Palo stepped back, raising his hands. "Oh for the love of—put that thing away before somebody hears the shot you are so desperate to give."
"Then start taking this thing seriously!" Kimba demanded. "I'm sticking my neck out for you—under orders I might add—and frankly, I would like to know why and to what end."
"As much as I would love to help you..." Palo began.
"...I don't 'need to know.' Even rank amateurs can wrap their pea brains around that concept."
Now that I'm an Archivist, I figured I'd best get to Archiving. Here are my thoughts, (constructively) critical and positive, about Rapid Redeployment. Some are grammatical, others stylistic.
The wording bounces between present and past tense.
"Sergeant Mulkaehey", assuming it is, in fact, a song, should be in quotes, not italics.
I realize it ultimately becomes useful to the plot, but it seems odd that Reeka is riding a speeder bike in the dressiest uniform she possesses.
"he went through the motions of arriving at the complex that housed the Republic Military High Command's Marine Corps branch"—This is an odd use of "went through the motions", which tends to imply phoning in on an activity that usually requires more focus and dedication. Arriving seems to be sort of a binary activity; you either do or you don't.

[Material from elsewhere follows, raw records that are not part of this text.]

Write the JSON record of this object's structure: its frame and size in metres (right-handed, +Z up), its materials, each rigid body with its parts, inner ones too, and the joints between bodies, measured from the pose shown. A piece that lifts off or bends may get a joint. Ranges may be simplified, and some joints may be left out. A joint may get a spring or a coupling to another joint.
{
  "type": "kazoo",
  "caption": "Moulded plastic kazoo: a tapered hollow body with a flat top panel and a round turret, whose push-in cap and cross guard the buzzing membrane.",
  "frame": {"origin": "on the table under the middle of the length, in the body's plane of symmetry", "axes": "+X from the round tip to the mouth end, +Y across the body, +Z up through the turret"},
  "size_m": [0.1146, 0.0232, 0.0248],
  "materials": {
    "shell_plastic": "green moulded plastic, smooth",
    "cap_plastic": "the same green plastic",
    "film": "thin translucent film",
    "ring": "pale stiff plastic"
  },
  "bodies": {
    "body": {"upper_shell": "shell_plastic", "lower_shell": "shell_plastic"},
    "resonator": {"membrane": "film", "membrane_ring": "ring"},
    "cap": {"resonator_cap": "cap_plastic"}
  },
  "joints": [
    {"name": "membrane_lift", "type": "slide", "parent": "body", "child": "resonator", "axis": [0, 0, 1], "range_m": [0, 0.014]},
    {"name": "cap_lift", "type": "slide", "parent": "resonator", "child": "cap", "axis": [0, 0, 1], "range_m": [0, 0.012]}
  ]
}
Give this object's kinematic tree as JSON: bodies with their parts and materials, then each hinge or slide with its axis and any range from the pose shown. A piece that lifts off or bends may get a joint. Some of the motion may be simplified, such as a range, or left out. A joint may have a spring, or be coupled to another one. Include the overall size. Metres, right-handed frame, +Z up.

Just want to piggyback and say the phrasing in the sentence is off. "...arriving at the complex of the Marine Corps branch of the Republic High Command." This states that they are at that specific branch's High Command facility rather than it having its own Marine Corps. Which is how it currently comes across. At least to me.-I'm the Chosen One 09:54, November 29, 2015 (UTC)
"he was met by his adjutant"—Passive voice; maybe "he met his adjutant"?
"the in-built computer terminal"—"built-in"
"he would have done nothing different"—"differently"
Good use of in-universe terminology (skyclad, "gone to half-Standard")
"to outstay its welcome"—Is this a phrase? I've always heard "overstay"
More present/past tense
Example: "they had been ordered to get this done before the week was out or don't bother reporting back"—I understand, from the following sentence, that "don't bother reporting back" is a direct quote, but it should be in quotes in the preceding sentence, or rewritten to past tense.
""That is alright," the Gand replied in a rasp."—Personal pet peeve. Unlike "altogether" and "already", "alright" is not a word. It has to be two words.
"He's a scum-sucking gornt-punching pile of worm sperm..."—Putting aside whether an enlisted Marine would speak that way to a senior officer without asking permission to speak freely, there should be a comma between "scum-sucking" and "gornt-punching"
"...that I and my staff may not."—"my staff and I"
"And right now the Republic needed as much Force behind its forces as he could wrangle." This is a particularly nice turn of phrase.
Part one is written from the perspectives of Palo and Kimba simultaneously, which makes for a confusing read at times.
"Her meditation served a dual purpose:"—This seems like a clunky expositional statement. I feel the sentence could be rewritten more smoothly without it.
"outwardly oblivious of the furtive stares"—"oblivious to"
"Cross of Glory holders"—Assuming as I am that the author is applying linguistic conventions from real-world military awards, one does not usually speak of "holding" an award. You "hold" a rank or grade, or maybe a billet; you "receive" an award. Maybe "Cross of Glory recipients"? Or even "those awarded the Cross of Glory"?
"The worst thing the military could do right now was to attack."—I feel the "to" is superfluous.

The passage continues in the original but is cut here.